▼

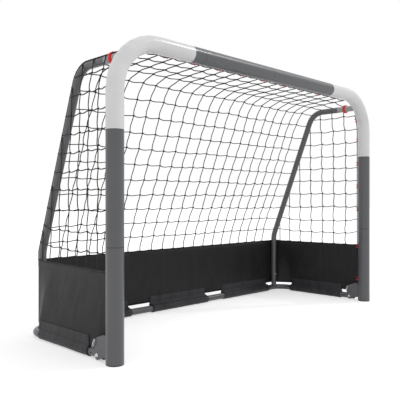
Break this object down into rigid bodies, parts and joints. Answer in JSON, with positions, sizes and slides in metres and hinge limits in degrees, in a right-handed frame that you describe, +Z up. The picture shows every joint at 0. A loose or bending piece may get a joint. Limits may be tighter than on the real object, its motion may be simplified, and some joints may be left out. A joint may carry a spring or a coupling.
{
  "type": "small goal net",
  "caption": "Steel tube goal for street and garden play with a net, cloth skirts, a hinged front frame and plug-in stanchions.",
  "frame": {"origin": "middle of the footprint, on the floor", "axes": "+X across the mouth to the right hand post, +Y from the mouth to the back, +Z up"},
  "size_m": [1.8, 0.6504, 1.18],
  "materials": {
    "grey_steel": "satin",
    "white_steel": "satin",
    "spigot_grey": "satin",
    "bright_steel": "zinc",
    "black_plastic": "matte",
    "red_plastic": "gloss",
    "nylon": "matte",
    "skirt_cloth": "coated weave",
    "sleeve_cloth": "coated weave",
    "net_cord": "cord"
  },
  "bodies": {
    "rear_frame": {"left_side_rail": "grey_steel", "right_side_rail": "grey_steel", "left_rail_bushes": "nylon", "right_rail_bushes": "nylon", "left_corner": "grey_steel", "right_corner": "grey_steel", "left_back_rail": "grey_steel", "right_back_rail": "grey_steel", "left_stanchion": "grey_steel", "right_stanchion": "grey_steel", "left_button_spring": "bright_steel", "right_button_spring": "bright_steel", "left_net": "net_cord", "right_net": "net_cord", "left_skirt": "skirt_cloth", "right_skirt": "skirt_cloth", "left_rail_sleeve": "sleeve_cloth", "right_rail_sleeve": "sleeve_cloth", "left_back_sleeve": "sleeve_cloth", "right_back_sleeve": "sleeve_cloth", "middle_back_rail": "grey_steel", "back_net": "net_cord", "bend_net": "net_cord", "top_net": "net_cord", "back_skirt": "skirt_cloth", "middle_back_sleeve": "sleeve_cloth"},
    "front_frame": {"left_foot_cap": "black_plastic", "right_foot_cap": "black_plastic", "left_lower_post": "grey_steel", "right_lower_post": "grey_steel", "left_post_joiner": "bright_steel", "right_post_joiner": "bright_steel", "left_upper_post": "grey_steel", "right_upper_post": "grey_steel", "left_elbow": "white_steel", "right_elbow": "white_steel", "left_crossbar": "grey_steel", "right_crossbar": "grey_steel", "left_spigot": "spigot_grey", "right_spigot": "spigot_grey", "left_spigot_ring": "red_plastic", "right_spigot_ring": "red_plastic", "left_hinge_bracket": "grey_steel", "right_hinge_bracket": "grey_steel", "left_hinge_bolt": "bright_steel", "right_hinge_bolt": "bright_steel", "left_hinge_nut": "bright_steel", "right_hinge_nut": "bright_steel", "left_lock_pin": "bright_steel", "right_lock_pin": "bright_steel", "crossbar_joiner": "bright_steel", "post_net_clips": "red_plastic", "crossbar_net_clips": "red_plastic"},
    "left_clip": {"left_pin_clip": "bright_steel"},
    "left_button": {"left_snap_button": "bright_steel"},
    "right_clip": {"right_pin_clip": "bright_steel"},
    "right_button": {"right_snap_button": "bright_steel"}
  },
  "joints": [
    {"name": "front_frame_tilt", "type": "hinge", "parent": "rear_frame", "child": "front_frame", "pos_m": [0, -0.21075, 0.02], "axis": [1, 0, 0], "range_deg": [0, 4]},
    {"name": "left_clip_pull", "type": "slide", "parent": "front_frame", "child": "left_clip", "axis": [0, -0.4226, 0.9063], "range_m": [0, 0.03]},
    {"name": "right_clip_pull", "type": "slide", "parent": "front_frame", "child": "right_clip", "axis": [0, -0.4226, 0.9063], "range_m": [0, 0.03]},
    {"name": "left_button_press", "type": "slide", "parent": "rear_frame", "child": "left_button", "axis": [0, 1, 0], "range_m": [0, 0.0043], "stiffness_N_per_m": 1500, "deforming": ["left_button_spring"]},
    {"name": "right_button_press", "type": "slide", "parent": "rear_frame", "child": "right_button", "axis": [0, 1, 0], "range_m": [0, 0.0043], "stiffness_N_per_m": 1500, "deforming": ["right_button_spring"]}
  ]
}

▲

What the task asks:
Filter the listing above by the word "bodies"; copy each line that passes.

Solution for this exercise:
Break this object down into rigid bodies, parts and joints. Answer in JSON, with positions, sizes and slides in metres and hinge limits in degrees, in a right-handed frame that you describe, +Z up. The picture shows every joint at 0. A loose or bending piece may get a joint. Limits may be tighter than on the real object, its motion may be simplified, and some joints may be left out. A joint may carry a spring or a coupling.
  "bodies": {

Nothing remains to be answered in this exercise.